- [Exercise task] Copy only this: the line containing "PLUG_X, PLUG_Y, PLUG_Z = COIL_CENTRE[0]", the line containing "record = json.load(file)", and every line between them, exactly as written.

- [Provided data]
● ● ● ● ●

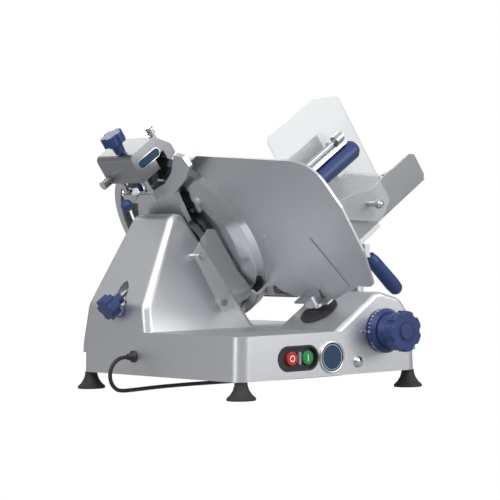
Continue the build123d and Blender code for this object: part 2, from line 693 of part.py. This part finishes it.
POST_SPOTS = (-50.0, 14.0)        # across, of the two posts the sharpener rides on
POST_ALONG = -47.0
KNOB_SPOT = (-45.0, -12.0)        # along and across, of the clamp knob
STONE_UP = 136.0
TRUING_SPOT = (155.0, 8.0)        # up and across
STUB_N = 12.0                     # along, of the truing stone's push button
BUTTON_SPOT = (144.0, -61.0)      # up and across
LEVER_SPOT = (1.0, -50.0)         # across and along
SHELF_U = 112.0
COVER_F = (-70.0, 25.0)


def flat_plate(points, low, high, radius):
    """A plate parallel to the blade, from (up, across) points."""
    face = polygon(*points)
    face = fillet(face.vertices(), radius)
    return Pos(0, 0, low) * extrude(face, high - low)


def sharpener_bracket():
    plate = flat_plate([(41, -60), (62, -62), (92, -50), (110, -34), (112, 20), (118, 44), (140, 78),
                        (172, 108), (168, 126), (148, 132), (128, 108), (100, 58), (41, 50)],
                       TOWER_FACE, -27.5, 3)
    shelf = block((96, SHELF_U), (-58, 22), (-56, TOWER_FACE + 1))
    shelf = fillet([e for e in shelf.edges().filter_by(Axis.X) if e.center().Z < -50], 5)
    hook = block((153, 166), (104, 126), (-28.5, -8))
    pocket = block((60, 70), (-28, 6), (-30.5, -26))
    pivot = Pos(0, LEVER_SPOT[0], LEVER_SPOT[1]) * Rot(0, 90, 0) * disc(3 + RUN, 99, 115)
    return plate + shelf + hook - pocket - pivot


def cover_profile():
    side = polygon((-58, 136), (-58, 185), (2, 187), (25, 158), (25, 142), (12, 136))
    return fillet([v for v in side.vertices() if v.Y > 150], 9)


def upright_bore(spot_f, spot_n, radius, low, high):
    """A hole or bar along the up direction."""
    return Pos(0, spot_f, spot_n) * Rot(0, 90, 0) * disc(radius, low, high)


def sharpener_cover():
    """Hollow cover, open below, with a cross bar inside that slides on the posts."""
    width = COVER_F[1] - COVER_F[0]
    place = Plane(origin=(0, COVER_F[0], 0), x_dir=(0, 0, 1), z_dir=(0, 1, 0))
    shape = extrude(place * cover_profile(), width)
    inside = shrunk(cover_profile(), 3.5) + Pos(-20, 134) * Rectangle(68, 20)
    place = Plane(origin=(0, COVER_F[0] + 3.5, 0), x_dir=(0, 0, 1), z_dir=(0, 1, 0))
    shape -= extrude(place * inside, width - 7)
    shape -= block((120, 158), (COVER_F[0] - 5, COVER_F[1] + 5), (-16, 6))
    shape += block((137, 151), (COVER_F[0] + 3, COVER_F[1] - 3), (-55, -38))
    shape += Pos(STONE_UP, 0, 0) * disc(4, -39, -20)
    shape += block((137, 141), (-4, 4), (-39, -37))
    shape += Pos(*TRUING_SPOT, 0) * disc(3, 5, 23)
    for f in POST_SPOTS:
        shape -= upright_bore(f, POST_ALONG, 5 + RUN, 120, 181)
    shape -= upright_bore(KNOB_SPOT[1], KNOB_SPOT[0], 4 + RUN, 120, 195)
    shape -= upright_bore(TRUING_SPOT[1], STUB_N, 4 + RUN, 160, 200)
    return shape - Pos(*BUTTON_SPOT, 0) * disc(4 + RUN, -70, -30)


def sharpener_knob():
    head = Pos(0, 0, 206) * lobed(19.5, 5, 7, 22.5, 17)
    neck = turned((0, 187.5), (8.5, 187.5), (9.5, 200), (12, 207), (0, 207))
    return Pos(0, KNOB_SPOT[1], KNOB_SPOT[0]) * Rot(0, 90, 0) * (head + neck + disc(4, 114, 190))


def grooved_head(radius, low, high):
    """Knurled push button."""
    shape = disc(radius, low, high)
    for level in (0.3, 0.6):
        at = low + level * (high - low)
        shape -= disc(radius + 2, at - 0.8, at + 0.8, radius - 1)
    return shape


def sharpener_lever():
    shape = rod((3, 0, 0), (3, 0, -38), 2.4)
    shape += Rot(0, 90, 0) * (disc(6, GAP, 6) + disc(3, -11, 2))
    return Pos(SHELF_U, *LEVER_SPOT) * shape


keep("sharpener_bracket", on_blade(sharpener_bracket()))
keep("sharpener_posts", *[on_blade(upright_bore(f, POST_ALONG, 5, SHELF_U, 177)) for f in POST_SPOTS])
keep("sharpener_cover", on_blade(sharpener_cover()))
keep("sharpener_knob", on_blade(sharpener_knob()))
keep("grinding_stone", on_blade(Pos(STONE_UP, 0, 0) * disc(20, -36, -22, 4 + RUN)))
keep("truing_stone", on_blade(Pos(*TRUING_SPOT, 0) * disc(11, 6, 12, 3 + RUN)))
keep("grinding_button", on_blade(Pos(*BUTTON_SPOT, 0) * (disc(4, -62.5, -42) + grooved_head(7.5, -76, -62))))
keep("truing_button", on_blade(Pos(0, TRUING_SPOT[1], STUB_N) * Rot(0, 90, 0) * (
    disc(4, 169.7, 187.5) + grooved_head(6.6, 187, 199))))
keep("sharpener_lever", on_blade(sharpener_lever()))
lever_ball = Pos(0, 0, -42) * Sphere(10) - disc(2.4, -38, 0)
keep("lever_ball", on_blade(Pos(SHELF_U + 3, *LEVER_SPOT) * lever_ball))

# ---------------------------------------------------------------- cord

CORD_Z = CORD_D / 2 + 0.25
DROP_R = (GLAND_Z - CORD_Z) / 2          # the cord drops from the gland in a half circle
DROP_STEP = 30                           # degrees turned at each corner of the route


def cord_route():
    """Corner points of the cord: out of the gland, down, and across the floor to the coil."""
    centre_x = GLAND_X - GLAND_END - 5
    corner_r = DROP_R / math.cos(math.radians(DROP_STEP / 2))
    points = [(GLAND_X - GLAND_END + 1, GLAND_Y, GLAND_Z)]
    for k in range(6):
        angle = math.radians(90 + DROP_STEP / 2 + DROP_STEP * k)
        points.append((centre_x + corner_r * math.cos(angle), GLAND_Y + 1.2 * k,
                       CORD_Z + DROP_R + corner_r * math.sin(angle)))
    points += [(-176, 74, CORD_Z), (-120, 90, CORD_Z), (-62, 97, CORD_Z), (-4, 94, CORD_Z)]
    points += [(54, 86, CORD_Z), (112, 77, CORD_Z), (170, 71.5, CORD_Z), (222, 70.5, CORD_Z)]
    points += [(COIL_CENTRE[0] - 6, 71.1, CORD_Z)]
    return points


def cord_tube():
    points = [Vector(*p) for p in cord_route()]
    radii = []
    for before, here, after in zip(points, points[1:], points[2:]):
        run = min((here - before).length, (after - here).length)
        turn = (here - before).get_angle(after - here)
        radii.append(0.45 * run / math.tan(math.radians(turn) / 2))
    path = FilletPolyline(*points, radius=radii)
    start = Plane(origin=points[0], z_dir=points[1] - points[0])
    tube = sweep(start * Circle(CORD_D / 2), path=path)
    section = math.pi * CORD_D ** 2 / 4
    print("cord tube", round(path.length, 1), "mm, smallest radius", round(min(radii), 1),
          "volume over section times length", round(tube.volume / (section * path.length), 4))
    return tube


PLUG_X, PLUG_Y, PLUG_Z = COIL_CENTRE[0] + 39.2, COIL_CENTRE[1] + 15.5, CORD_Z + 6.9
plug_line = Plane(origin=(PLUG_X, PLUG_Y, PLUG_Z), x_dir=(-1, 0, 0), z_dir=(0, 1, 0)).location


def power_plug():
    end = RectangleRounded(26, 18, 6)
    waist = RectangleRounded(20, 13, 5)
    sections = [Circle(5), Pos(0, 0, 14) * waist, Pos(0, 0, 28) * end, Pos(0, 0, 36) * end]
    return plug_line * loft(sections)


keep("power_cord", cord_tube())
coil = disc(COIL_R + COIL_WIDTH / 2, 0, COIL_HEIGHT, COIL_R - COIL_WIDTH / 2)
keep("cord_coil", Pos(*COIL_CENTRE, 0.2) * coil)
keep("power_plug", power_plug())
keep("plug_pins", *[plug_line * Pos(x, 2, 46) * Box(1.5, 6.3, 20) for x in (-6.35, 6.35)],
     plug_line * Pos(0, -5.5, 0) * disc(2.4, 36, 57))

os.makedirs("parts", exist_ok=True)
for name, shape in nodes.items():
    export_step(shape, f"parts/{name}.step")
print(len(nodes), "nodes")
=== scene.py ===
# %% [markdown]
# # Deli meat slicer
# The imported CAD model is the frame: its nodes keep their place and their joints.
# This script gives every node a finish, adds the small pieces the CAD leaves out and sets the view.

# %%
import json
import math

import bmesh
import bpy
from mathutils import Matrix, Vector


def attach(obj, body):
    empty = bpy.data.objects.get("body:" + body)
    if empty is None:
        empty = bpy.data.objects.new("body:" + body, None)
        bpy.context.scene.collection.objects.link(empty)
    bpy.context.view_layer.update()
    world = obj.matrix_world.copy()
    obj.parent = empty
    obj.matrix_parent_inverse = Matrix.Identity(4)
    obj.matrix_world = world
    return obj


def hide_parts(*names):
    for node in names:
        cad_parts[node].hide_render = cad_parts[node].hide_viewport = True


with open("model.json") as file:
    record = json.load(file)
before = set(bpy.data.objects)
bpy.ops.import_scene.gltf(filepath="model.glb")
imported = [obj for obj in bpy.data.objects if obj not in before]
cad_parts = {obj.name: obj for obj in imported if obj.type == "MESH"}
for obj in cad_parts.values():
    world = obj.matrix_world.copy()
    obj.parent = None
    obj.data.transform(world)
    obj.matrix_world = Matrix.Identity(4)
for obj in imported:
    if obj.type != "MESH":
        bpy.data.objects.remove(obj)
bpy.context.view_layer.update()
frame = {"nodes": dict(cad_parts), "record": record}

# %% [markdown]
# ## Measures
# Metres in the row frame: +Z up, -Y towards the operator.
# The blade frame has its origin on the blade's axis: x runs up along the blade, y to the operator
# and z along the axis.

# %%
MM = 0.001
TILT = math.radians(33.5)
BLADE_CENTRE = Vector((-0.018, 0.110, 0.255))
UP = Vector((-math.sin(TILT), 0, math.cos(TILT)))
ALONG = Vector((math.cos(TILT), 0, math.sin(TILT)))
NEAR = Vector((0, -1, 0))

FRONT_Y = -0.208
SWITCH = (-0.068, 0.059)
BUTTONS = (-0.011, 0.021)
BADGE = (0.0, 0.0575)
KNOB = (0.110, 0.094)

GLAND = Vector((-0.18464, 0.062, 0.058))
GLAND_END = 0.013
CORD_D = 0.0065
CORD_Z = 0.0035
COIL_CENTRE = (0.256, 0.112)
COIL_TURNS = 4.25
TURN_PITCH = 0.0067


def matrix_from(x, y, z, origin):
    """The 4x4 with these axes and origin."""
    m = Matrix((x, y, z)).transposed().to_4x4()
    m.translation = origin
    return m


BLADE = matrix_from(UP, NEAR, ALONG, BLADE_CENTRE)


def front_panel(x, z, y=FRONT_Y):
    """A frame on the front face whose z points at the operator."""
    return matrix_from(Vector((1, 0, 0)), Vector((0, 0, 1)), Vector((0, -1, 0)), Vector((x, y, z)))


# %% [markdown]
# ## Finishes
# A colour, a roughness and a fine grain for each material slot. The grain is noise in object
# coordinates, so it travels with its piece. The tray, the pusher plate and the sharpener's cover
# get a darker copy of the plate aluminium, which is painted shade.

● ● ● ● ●

- [The answer]
PLUG_X, PLUG_Y, PLUG_Z = COIL_CENTRE[0] + 39.2, COIL_CENTRE[1] + 15.5, CORD_Z + 6.9
plug_line = Plane(origin=(PLUG_X, PLUG_Y, PLUG_Z), x_dir=(-1, 0, 0), z_dir=(0, 1, 0)).location


def power_plug():
    end = RectangleRounded(26, 18, 6)
    waist = RectangleRounded(20, 13, 5)
    sections = [Circle(5), Pos(0, 0, 14) * waist, Pos(0, 0, 28) * end, Pos(0, 0, 36) * end]
    return plug_line * loft(sections)


keep("power_cord", cord_tube())
coil = disc(COIL_R + COIL_WIDTH / 2, 0, COIL_HEIGHT, COIL_R - COIL_WIDTH / 2)
keep("cord_coil", Pos(*COIL_CENTRE, 0.2) * coil)
keep("power_plug", power_plug())
keep("plug_pins", *[plug_line * Pos(x, 2, 46) * Box(1.5, 6.3, 20) for x in (-6.35, 6.35)],
     plug_line * Pos(0, -5.5, 0) * disc(2.4, 36, 57))

os.makedirs("parts", exist_ok=True)
for name, shape in nodes.items():
    export_step(shape, f"parts/{name}.step")
print(len(nodes), "nodes")
=== scene.py ===
# %% [markdown]
# # Deli meat slicer
# The imported CAD model is the frame: its nodes keep their place and their joints.
# This script gives every node a finish, adds the small pieces the CAD leaves out and sets the view.

# %%
import json
import math

import bmesh
import bpy
from mathutils import Matrix, Vector


def attach(obj, body):
    empty = bpy.data.objects.get("body:" + body)
    if empty is None:
        empty = bpy.data.objects.new("body:" + body, None)
        bpy.context.scene.collection.objects.link(empty)
    bpy.context.view_layer.update()
    world = obj.matrix_world.copy()
    obj.parent = empty
    obj.matrix_parent_inverse = Matrix.Identity(4)
    obj.matrix_world = world
    return obj


def hide_parts(*names):
    for node in names:
        cad_parts[node].hide_render = cad_parts[node].hide_viewport = True


with open("model.json") as file:
    record = json.load(file)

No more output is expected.